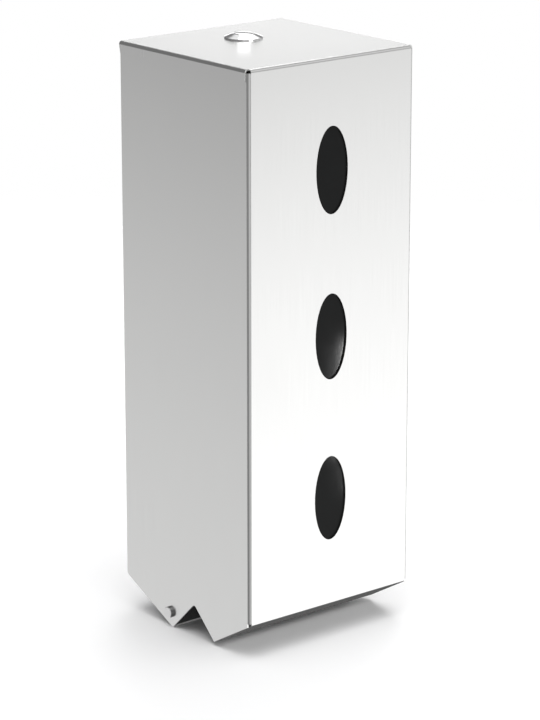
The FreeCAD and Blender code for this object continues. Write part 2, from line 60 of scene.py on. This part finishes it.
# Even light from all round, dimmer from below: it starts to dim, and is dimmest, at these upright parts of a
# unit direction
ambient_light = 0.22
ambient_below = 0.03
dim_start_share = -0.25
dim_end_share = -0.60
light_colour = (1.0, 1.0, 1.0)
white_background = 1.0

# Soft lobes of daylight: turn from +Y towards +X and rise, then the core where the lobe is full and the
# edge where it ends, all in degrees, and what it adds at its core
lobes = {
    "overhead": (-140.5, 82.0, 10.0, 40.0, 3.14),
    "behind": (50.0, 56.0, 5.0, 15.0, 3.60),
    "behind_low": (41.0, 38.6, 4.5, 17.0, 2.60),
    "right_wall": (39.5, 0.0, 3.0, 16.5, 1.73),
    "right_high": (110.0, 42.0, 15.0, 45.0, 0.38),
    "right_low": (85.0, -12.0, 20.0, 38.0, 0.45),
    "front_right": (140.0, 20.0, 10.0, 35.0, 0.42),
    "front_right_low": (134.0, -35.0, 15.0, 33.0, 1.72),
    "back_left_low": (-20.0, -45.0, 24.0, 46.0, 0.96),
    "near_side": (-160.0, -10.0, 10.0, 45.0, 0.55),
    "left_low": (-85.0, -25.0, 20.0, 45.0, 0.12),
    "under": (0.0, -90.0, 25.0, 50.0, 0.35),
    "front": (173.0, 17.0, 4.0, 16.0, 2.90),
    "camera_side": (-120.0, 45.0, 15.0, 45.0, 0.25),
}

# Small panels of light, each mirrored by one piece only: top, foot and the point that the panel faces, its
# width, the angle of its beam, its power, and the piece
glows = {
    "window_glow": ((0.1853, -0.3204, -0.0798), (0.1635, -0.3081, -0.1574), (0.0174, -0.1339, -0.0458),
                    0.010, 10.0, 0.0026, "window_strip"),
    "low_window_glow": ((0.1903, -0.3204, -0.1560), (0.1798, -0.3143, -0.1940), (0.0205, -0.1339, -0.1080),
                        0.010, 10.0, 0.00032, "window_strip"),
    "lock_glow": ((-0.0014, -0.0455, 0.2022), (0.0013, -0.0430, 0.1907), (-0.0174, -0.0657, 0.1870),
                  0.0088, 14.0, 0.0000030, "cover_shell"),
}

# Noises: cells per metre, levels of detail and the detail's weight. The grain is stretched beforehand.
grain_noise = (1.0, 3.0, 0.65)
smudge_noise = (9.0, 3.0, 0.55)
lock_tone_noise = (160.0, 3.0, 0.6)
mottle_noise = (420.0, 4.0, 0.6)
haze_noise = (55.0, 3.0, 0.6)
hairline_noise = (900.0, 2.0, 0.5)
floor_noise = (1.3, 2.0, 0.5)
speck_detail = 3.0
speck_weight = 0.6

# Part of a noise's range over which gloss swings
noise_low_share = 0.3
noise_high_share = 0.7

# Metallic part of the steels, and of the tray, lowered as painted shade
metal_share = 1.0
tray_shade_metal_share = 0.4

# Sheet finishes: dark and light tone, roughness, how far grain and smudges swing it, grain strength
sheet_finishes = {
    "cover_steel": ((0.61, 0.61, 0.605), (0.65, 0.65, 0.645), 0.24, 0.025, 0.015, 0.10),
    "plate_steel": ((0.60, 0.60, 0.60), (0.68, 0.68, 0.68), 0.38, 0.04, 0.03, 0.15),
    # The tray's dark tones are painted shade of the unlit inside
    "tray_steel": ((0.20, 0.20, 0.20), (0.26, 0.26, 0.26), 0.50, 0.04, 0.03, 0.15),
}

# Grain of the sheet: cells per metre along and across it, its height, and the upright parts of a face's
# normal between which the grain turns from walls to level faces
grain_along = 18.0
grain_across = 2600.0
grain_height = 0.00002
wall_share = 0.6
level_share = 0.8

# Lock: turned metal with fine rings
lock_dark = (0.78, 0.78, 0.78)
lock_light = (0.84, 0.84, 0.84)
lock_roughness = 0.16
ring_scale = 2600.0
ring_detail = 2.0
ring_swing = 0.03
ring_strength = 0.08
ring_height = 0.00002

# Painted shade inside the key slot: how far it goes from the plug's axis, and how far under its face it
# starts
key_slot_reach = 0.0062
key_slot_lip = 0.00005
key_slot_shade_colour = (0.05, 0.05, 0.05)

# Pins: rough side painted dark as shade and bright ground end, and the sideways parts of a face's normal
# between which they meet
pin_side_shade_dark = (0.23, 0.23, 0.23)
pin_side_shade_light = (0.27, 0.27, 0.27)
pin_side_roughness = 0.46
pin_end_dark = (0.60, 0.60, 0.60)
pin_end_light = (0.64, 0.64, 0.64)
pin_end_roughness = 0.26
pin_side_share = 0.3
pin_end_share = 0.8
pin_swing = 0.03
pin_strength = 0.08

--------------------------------

▶ EXERCISE GOAL: Extract exactly the leading lines of the data, stopping at and including the line with "white_background = 1.0".

▶ RESPONSE TO THE TASK:
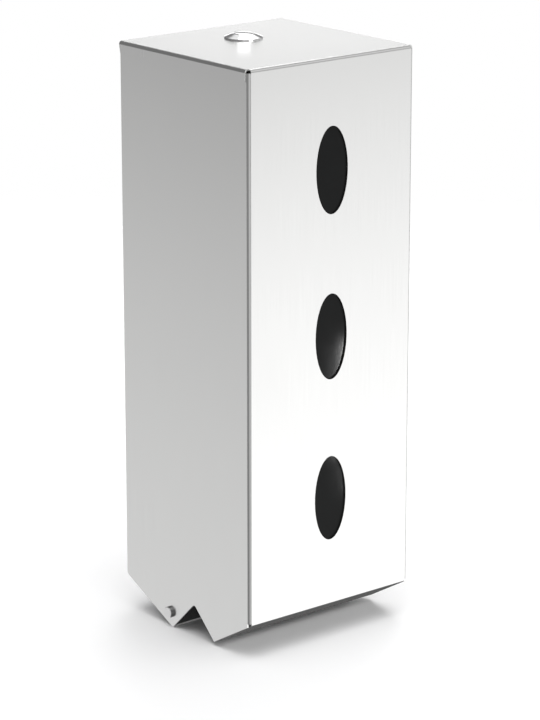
The FreeCAD and Blender code for this object continues. Write part 2, from line 60 of scene.py on. This part finishes it.
# Even light from all round, dimmer from below: it starts to dim, and is dimmest, at these upright parts of a
# unit direction
ambient_light = 0.22
ambient_below = 0.03
dim_start_share = -0.25
dim_end_share = -0.60
light_colour = (1.0, 1.0, 1.0)
white_background = 1.0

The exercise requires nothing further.